::: Data lines

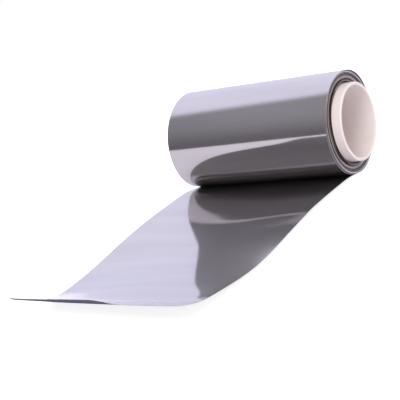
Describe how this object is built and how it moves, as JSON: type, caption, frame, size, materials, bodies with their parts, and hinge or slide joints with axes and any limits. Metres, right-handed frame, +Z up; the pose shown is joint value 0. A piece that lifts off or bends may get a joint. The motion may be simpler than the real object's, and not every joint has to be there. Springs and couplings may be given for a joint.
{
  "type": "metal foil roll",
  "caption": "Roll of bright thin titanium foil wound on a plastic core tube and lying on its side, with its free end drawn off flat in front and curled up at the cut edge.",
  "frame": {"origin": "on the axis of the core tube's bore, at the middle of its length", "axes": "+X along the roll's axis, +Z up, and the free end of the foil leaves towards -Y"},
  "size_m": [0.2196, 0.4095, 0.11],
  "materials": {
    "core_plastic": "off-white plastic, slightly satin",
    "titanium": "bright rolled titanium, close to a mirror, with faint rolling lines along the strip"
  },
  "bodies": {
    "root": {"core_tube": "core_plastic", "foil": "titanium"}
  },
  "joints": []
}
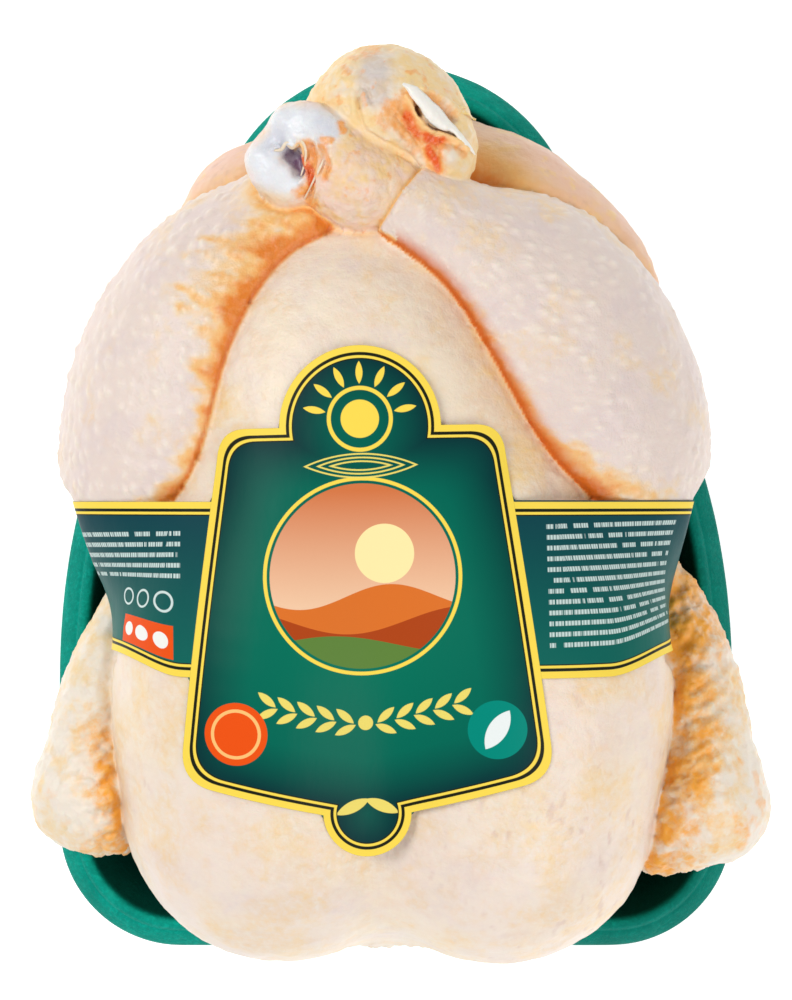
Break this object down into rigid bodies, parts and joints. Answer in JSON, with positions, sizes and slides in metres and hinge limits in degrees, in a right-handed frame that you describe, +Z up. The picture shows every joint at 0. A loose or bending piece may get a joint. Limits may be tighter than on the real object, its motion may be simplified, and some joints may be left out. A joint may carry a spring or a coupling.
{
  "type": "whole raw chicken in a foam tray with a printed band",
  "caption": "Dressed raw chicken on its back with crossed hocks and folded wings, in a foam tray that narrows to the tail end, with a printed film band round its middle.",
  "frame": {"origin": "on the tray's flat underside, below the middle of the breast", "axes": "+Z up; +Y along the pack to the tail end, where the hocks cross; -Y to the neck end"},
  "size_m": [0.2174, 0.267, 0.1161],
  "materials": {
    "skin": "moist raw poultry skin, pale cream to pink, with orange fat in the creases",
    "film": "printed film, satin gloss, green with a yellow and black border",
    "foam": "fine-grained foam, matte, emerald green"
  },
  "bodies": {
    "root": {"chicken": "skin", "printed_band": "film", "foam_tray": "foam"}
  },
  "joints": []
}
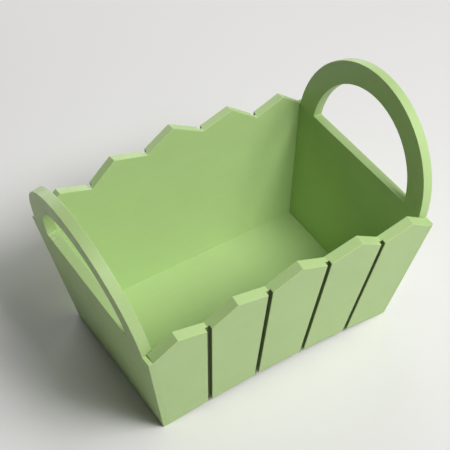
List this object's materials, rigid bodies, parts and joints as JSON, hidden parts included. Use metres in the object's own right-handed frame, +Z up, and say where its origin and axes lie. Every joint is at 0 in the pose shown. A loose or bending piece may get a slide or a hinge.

::::::

### Required task
Look through the entries and return every line where "pose" appears.

### Answer to the problem
Describe how this object is built and how it moves, as JSON: type, caption, frame, size, materials, bodies with their parts, and hinge or slide joints with axes and any limits. Metres, right-handed frame, +Z up; the pose shown is joint value 0. A piece that lifts off or bends may get a joint. The motion may be simpler than the real object's, and not every joint has to be there. Springs and couplings may be given for a joint.
List this object's materials, rigid bodies, parts and joints as JSON, hidden parts included. Use metres in the object's own right-handed frame, +Z up, and say where its origin and axes lie. Every joint is at 0 in the pose shown. A loose or bending piece may get a slide or a hinge.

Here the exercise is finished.